* _Information shown_
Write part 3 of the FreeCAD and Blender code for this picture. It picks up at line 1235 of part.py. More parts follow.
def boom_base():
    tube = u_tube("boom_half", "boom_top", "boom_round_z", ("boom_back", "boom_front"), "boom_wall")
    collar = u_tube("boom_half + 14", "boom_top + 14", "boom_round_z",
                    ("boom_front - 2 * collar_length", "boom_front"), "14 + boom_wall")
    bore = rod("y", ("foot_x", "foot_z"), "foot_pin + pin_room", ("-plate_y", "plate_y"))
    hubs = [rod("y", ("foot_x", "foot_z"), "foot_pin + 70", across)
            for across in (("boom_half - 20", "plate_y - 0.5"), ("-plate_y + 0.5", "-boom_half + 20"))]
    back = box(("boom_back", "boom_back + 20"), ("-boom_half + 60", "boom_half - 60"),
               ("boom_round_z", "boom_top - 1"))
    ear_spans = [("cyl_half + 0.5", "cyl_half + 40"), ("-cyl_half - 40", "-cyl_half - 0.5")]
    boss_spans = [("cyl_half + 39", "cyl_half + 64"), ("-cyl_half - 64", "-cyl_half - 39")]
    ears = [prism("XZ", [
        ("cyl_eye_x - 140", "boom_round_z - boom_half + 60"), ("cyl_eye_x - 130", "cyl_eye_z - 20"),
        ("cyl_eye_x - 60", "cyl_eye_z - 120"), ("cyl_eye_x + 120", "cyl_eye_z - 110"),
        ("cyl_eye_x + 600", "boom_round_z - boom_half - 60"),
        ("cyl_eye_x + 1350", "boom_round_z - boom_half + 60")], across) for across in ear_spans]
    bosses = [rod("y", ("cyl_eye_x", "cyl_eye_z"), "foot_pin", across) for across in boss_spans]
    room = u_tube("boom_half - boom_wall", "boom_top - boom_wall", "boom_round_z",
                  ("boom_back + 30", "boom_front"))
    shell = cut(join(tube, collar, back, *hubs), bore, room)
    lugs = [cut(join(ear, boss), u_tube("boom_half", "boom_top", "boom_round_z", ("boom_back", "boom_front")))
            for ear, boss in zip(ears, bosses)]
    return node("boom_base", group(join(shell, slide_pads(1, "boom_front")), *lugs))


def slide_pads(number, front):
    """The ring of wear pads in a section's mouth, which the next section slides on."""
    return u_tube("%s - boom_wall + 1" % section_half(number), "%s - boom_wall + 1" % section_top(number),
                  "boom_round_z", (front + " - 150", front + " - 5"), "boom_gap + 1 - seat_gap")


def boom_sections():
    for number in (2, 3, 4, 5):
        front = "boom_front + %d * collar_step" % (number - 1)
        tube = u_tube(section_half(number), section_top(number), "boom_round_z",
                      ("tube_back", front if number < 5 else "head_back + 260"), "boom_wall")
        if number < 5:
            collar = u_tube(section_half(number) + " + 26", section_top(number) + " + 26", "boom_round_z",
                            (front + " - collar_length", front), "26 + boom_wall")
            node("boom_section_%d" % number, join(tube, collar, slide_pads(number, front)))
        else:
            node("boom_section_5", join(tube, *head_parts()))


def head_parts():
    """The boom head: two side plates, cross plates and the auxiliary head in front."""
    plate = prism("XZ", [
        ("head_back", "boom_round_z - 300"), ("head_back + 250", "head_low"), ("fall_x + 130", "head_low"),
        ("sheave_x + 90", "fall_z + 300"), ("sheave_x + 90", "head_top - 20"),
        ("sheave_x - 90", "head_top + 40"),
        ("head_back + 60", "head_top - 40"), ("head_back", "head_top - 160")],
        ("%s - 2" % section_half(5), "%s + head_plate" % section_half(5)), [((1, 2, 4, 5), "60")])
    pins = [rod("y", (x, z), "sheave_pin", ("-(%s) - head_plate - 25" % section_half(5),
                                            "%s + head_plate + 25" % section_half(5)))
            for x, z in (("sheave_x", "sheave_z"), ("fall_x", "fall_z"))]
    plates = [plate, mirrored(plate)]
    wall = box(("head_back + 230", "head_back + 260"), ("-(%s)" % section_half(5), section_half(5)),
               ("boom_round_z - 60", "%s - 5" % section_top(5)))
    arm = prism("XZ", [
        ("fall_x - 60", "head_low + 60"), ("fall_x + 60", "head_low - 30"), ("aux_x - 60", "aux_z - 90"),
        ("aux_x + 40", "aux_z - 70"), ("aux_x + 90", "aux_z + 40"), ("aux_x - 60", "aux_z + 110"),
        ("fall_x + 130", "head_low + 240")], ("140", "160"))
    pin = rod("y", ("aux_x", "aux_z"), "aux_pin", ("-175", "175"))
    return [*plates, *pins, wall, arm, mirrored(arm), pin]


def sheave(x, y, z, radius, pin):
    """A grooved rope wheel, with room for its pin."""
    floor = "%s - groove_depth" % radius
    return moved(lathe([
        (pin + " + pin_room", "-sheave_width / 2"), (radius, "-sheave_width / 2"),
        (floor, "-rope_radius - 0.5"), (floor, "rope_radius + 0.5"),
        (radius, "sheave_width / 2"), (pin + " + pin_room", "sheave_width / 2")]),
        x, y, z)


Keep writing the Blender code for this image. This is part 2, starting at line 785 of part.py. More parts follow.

* _Exercise objective_
Return the material exactly as it stands.

* _Correct output_
Write part 3 of the FreeCAD and Blender code for this picture. It picks up at line 1235 of part.py. More parts follow.
def boom_base():
    tube = u_tube("boom_half", "boom_top", "boom_round_z", ("boom_back", "boom_front"), "boom_wall")
    collar = u_tube("boom_half + 14", "boom_top + 14", "boom_round_z",
                    ("boom_front - 2 * collar_length", "boom_front"), "14 + boom_wall")
    bore = rod("y", ("foot_x", "foot_z"), "foot_pin + pin_room", ("-plate_y", "plate_y"))
    hubs = [rod("y", ("foot_x", "foot_z"), "foot_pin + 70", across)
            for across in (("boom_half - 20", "plate_y - 0.5"), ("-plate_y + 0.5", "-boom_half + 20"))]
    back = box(("boom_back", "boom_back + 20"), ("-boom_half + 60", "boom_half - 60"),
               ("boom_round_z", "boom_top - 1"))
    ear_spans = [("cyl_half + 0.5", "cyl_half + 40"), ("-cyl_half - 40", "-cyl_half - 0.5")]
    boss_spans = [("cyl_half + 39", "cyl_half + 64"), ("-cyl_half - 64", "-cyl_half - 39")]
    ears = [prism("XZ", [
        ("cyl_eye_x - 140", "boom_round_z - boom_half + 60"), ("cyl_eye_x - 130", "cyl_eye_z - 20"),
        ("cyl_eye_x - 60", "cyl_eye_z - 120"), ("cyl_eye_x + 120", "cyl_eye_z - 110"),
        ("cyl_eye_x + 600", "boom_round_z - boom_half - 60"),
        ("cyl_eye_x + 1350", "boom_round_z - boom_half + 60")], across) for across in ear_spans]
    bosses = [rod("y", ("cyl_eye_x", "cyl_eye_z"), "foot_pin", across) for across in boss_spans]
    room = u_tube("boom_half - boom_wall", "boom_top - boom_wall", "boom_round_z",
                  ("boom_back + 30", "boom_front"))
    shell = cut(join(tube, collar, back, *hubs), bore, room)
    lugs = [cut(join(ear, boss), u_tube("boom_half", "boom_top", "boom_round_z", ("boom_back", "boom_front")))
            for ear, boss in zip(ears, bosses)]
    return node("boom_base", group(join(shell, slide_pads(1, "boom_front")), *lugs))


def slide_pads(number, front):
    """The ring of wear pads in a section's mouth, which the next section slides on."""
    return u_tube("%s - boom_wall + 1" % section_half(number), "%s - boom_wall + 1" % section_top(number),
                  "boom_round_z", (front + " - 150", front + " - 5"), "boom_gap + 1 - seat_gap")


def boom_sections():
    for number in (2, 3, 4, 5):
        front = "boom_front + %d * collar_step" % (number - 1)
        tube = u_tube(section_half(number), section_top(number), "boom_round_z",
                      ("tube_back", front if number < 5 else "head_back + 260"), "boom_wall")
        if number < 5:
            collar = u_tube(section_half(number) + " + 26", section_top(number) + " + 26", "boom_round_z",
                            (front + " - collar_length", front), "26 + boom_wall")
            node("boom_section_%d" % number, join(tube, collar, slide_pads(number, front)))
        else:
            node("boom_section_5", join(tube, *head_parts()))


def head_parts():
    """The boom head: two side plates, cross plates and the auxiliary head in front."""
    plate = prism("XZ", [
        ("head_back", "boom_round_z - 300"), ("head_back + 250", "head_low"), ("fall_x + 130", "head_low"),
        ("sheave_x + 90", "fall_z + 300"), ("sheave_x + 90", "head_top - 20"),
        ("sheave_x - 90", "head_top + 40"),
        ("head_back + 60", "head_top - 40"), ("head_back", "head_top - 160")],
        ("%s - 2" % section_half(5), "%s + head_plate" % section_half(5)), [((1, 2, 4, 5), "60")])
    pins = [rod("y", (x, z), "sheave_pin", ("-(%s) - head_plate - 25" % section_half(5),
                                            "%s + head_plate + 25" % section_half(5)))
            for x, z in (("sheave_x", "sheave_z"), ("fall_x", "fall_z"))]
    plates = [plate, mirrored(plate)]
    wall = box(("head_back + 230", "head_back + 260"), ("-(%s)" % section_half(5), section_half(5)),
               ("boom_round_z - 60", "%s - 5" % section_top(5)))
    arm = prism("XZ", [
        ("fall_x - 60", "head_low + 60"), ("fall_x + 60", "head_low - 30"), ("aux_x - 60", "aux_z - 90"),
        ("aux_x + 40", "aux_z - 70"), ("aux_x + 90", "aux_z + 40"), ("aux_x - 60", "aux_z + 110"),
        ("fall_x + 130", "head_low + 240")], ("140", "160"))
    pin = rod("y", ("aux_x", "aux_z"), "aux_pin", ("-175", "175"))
    return [*plates, *pins, wall, arm, mirrored(arm), pin]


def sheave(x, y, z, radius, pin):
    """A grooved rope wheel, with room for its pin."""
    floor = "%s - groove_depth" % radius
    return moved(lathe([
        (pin + " + pin_room", "-sheave_width / 2"), (radius, "-sheave_width / 2"),
        (floor, "-rope_radius - 0.5"), (floor, "rope_radius + 0.5"),
        (radius, "sheave_width / 2"), (pin + " + pin_room", "sheave_width / 2")]),
        x, y, z)


Keep writing the Blender code for this image. This is part 2, starting at line 785 of part.py. More parts follow.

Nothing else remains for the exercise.